Torgil the Bard (Performance-16/Handsome) and the rest of the party have been captured by authorities for breaking local customs, and brought before the local Lord. Torgil decides to try and impress the court with an epic poem of bravery in order to get them out of their deep trouble. The GM decides that Torgil should have a -1 stress penalty, because the lives of the party may rest on how well he performs. Torgil's player rolls a 10, succeeding by 5. Torgil knows that he gave a good performance, but was it good enough to impress the noble? The GM decides to make three reaction rolls, one for the court in general, one for the Lord, and one for the Lord's daughter.

For the court, the GM assigns a -2 penalty (because the court is suspicious of strangers) that is canceled out by Torgil's +2 for being Handsome. The GM rolls a reaction roll of 9, and adds 5 to it for Torgil's great skill. Checking on the NPC Reaction Table, the resulting 14 indicates that the court has a Good reaction.

For the Lord, the GM assigns a -2 penalty for being suspicious of foreigners that is canceled out by Torgil's +2 for being Handsome, -3 because the Lord has 3 levels of Strong Will and does not want to be swayed by the song, and another -3 because of the status difference between Torgil and the Lord. The GM rolls 10 for the lord and subtracts 1 (5 of Torgil's skill minus 6 for the Lord's strong will and negative status modifier). The resulting 9 indicates a Poor reaction. The Lord is not impressed.

Finally, for the Lord's Daughter, the GM assigns a +1 because the daughter has the mild form of Xenophilia, a +4 for Torgil's dashing good looks, and a +1 because the daughter has a thing for musicians that her father doesn't like. The GM rolls an 11, and add another 11 to the roll (the previous modifiers and Torgil's skill modifier) coming up with a whopping 22. It seems that the daughter has just fallen head over heels for our bard.

As the Lord orders our heroes to be put under house arrest, the court murmurs with shock and disapproval, and the Lord's daughter throws a saucy wink at Torgil.

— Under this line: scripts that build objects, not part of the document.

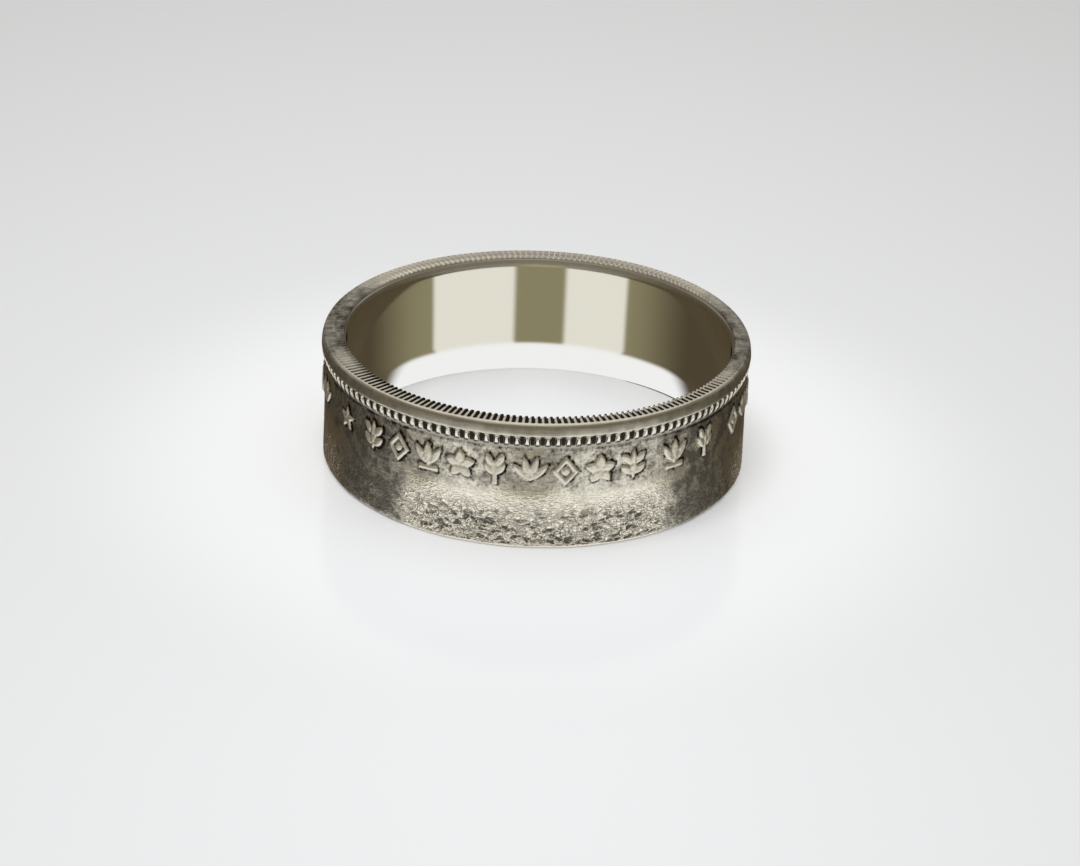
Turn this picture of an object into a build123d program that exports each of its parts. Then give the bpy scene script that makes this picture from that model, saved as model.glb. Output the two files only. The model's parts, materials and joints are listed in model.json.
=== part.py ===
from build123d import *
import math
import os

# Finger ring folded up from a struck silver disc. It is one solid, in millimetres, +Z up.
# The disc's milled edge is the ring's top, and its face is the outside of the band.
# The origin is on the outside's axis, at the foot. The front is at -Y, and angles round
# the ring are in degrees from the front, positive towards +X.

# Band
bore_radius = 9.35          # finger hole
wall = 1.05                 # from the finger hole to the widest line, at the foot of the rim
band_height = 6.40
bore_shift = 0.12           # the hole lies this far towards +X, so the wall at -X is thicker

# Outside, from the top down
rim_height = 0.66           # plain rim above the denticles
rim_lean = 0.12             # the rim's top edge lies this far inside the widest line
tooth_height = 0.52         # row of denticles under the rim
tooth_ramp = 0.30           # height over which the teeth grow out of the field
tooth_step = 0.03           # the teeth lie this far inside the rim
field_step = 0.16           # the field lies this far inside the rim
foot_step = 0.08            # the foot lies this far inside it

# Rounded edges
rim_round = 0.06            # top outer edge
top_flare = 0.10            # the hole opens out this much at the top, inside the milling
top_flare_height = 0.50     # over this height
foot_flare = 0.22           # at the foot it opens out this much, as a cone
foot_flare_height = 1.55    # over this height
foot_round = 0.26           # lower outer edge

# Milling on the top face
reed_count = 212
reed_width = 0.16           # groove, across
reed_depth = 0.11
reed_land = 0.09            # unbroken metal outside the ridges
reed_inset = 0.02           # the ridges start this far outside the flared hole

# Denticles
tooth_count = 137
notch_width = 0.26          # gap between two of them
notch_floor = 0.03          # metal left standing on the field in the gaps

# Ring of ornaments in the field
motif_height = 1.50         # what the shares in the motif tables are shares of
motif_drop = 2.40           # from the top edge to the motifs' middle
motif_relief = 0.11         # how far they stand off the field

# Creases in the lower field, where the metal was stretched least
crease_count = 24
crease_length = 1.80        # longest
crease_width = 0.22
crease_depth = 0.06
crease_zone = 1.60          # height of the creased zone above the foot's round edge
crease_tilt = 25            # they lean this far off level at most, in degrees

frame_opening = 0.58        # a lozenge's opening, as a share of its frame

# A motif is a few strokes. x and y place a stroke's middle, length and width size it, all as
# shares of motif_height, and lean turns it anticlockwise from upright, in degrees.
STROKE = ("shape", "x", "y", "length", "width", "lean")
MOTIFS = {
    "star": [
        ("star", 0.00, 0.00, 0.86, 0.34, 0),
    ],
    "sprig": [
        ("leaf", 0.00, 0.02, 1.00, 0.24, 0),
        ("leaf", -0.22, 0.20, 0.50, 0.24, 42),
        ("leaf", 0.22, 0.20, 0.50, 0.24, -42),
        ("leaf", -0.22, -0.16, 0.50, 0.24, 50),
        ("leaf", 0.22, -0.16, 0.50, 0.24, -50),
    ],
    "lozenge": [
        ("frame", 0.00, 0.00, 0.98, 0.80, 0),
        ("leaf", 0.00, 0.00, 0.30, 0.26, 0),
    ],
    "palmette": [
        ("leaf", 0.00, 0.08, 0.84, 0.30, 0),
        ("leaf", -0.24, 0.04, 0.74, 0.25, 34),
        ("leaf", 0.24, 0.04, 0.74, 0.25, -34),
        ("bar", 0.00, -0.38, 0.66, 0.16, 90),
    ],
    "rosette": [
        ("leaf", 0.00, 0.24, 0.50, 0.30, 0),
        ("leaf", -0.23, 0.07, 0.50, 0.30, 72),
        ("leaf", 0.23, 0.07, 0.50, 0.30, -72),
        ("leaf", -0.14, -0.20, 0.50, 0.30, 144),
        ("leaf", 0.14, -0.20, 0.50, 0.30, -144),
    ],
    "wheat": [
        ("leaf", -0.17, 0.30, 0.44, 0.21, 24),
        ("leaf", 0.17, 0.30, 0.44, 0.21, -24),
        ("leaf", -0.18, 0.00, 0.46, 0.21, 34),
        ("leaf", 0.18, 0.00, 0.46, 0.21, -34),
        ("bar", 0.00, -0.12, 0.78, 0.14, 0),
    ],
    "shell": [
        ("leaf", -0.11, 0.08, 0.84, 0.22, 14),
        ("leaf", 0.11, 0.08, 0.84, 0.22, -14),
        ("leaf", -0.27, -0.04, 0.74, 0.22, 46),
        ("leaf", 0.27, -0.04, 0.74, 0.22, -46),
    ],
}

# Groups of motifs round the ring: where a group starts, the angle from one motif to the next,
# and the motifs in order.
GROUP = ("start", "pitch", "motifs")
GROUPS = [
    (-58.3, 0.00, "star"),
    (-46.1, 9.15, "sprig lozenge palmette rosette wheat shell lozenge rosette sprig"),
    (40.0, 11.40, "palmette wheat"),
    (66.8, 9.15, "lozenge shell sprig rosette palmette wheat lozenge sprig shell"),
    (152.2, 0.00, "star"),
    (165.0, 9.30, "wheat palmette lozenge rosette sprig shell lozenge"),
    (238.5, 9.30, "rosette wheat sprig palmette lozenge shell"),
]

# Worked out from the sizes above
outer_radius = bore_radius + wall
reach = wall                # how far cutters run past what they cut
rim_top_radius = outer_radius - rim_lean
tooth_radius = outer_radius - tooth_step
field_radius = outer_radius - field_step
foot_radius = outer_radius - foot_step
rim_foot = band_height - rim_height
tooth_foot = rim_foot - tooth_height
milled_floor = band_height - reed_depth
motif_middle = band_height - motif_drop


def outwards(angle):
    """Direction straight out of the ring at an angle from the front."""
    turn = math.radians(angle)
    return Vector(math.sin(turn), -math.cos(turn), 0)


def sideways(angle):
    """Direction along the wall, to the right of someone who faces it."""
    turn = math.radians(angle)
    return Vector(math.cos(turn), math.sin(turn), 0)


def front_plane(radius, height):
    """Plane at the ring's front: x runs to the right, y up and z straight outwards."""
    return Plane(outwards(0) * radius + Vector(0, 0, height), x_dir=sideways(0), z_dir=outwards(0))


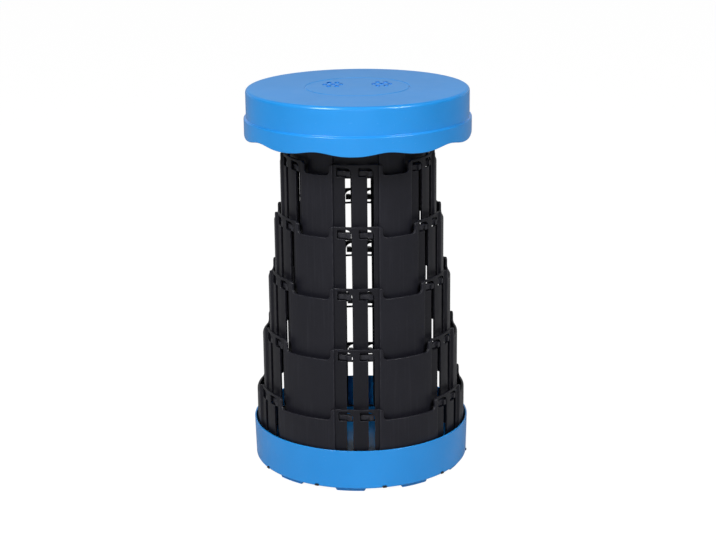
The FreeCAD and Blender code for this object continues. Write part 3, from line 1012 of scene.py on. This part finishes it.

Using this optional rule can add a lot more depth to a scene without adding too much time or complexity and allow for a wider range of artists and audience reactions. These rules will allow both the really good-looking, charismatic actor with very little talent, and the plain-looking but well-trained artist. It can reflect that audiences have different tastes, and throw a little drama into the performance roll. This article concludes with some ideas of what things could modify a performance or the audience's reception.

Performance Modifiers

Quality of Material (paints, scripts, songs), time spent practicing/constructing the work of art, complexity of the art attempted, the performer's stress level. In addition, the success or failure of rolls based on the following skills could also help or hinder the artist: Bardic Lore, Choreography, Directing, Fight Choreography, Make Up, Mimicry, Musical Composition, Psychology, Scene Design, Sex Appeal, and Stage Combat (among others).

Audience Reception Modifiers

Qualities of the artist (Status, Charisma, Physical Appearance, Odious Personal Habits, Voice, Reputation) can affect the audience's perception of the worth of the art as well as any number of other factors, such as preferred genre, mood, Strong/Weak Will, Intolerance, level of Drunkenness, Clueless, and Killjoy (among others).